>>>>>

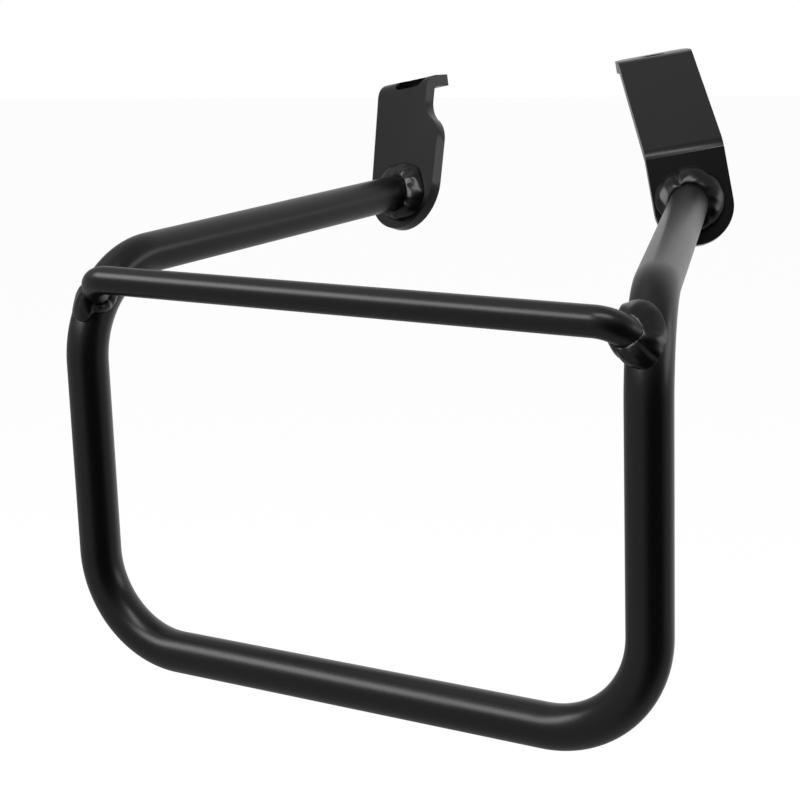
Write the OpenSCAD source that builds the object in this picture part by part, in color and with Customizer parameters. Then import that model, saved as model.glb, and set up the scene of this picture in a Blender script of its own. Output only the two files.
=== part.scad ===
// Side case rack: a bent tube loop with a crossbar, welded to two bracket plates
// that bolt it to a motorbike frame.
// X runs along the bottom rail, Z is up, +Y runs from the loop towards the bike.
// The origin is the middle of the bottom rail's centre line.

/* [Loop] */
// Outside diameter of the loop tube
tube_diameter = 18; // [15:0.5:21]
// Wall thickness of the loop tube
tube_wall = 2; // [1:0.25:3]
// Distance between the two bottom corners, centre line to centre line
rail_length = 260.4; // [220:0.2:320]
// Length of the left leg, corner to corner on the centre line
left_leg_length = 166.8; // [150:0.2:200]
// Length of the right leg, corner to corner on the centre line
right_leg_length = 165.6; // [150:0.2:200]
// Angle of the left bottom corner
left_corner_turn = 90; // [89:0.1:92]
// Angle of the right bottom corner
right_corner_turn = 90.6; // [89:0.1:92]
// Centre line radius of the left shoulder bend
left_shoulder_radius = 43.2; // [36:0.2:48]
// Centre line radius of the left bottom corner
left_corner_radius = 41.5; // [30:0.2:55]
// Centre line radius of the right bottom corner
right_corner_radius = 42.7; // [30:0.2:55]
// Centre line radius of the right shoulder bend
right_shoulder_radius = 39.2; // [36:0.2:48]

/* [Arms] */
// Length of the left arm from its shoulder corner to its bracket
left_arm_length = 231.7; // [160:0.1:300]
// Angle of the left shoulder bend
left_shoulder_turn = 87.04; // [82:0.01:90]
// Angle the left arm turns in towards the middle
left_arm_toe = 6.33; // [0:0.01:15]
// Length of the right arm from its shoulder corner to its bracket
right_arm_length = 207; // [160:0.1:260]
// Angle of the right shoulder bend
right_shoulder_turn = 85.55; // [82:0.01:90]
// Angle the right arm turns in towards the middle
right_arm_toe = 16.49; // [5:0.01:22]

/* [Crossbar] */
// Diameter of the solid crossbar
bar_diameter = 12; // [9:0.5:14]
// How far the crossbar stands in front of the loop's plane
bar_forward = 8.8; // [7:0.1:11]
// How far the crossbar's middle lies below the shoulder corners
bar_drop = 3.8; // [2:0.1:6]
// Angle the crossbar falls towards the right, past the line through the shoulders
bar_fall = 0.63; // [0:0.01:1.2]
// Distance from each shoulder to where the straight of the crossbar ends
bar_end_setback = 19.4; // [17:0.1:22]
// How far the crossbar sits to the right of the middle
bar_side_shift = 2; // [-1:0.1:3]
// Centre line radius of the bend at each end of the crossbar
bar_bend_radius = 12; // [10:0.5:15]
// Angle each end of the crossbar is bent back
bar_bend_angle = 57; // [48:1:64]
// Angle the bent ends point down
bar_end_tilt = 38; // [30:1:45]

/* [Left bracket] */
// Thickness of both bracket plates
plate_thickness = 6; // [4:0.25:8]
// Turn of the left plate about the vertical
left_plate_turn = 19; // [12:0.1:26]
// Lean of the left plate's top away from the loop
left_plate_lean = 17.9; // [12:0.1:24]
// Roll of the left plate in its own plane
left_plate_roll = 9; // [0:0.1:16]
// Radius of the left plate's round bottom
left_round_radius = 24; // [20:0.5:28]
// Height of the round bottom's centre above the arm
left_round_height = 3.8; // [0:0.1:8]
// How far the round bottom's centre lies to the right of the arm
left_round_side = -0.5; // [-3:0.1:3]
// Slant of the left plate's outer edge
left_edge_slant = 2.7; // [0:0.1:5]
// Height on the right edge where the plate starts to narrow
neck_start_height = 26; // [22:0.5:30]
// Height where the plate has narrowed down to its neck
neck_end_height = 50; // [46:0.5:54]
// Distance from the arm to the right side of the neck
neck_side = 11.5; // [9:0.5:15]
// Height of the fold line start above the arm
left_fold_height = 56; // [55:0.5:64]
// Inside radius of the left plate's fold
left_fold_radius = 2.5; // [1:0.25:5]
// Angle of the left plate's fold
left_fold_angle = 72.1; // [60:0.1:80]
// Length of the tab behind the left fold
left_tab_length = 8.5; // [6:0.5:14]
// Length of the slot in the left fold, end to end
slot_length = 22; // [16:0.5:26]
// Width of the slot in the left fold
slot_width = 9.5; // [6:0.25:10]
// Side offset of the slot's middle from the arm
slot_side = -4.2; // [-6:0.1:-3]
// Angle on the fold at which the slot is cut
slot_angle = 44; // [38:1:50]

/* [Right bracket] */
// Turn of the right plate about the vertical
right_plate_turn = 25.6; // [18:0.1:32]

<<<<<

__Exercise requirements__
Copy out every line holding the string "with".

__Task response__
Write the OpenSCAD source that builds the object in this picture part by part, in color and with Customizer parameters. Then import that model, saved as model.glb, and set up the scene of this picture in a Blender script of its own. Output only the two files.
// Side case rack: a bent tube loop with a crossbar, welded to two bracket plates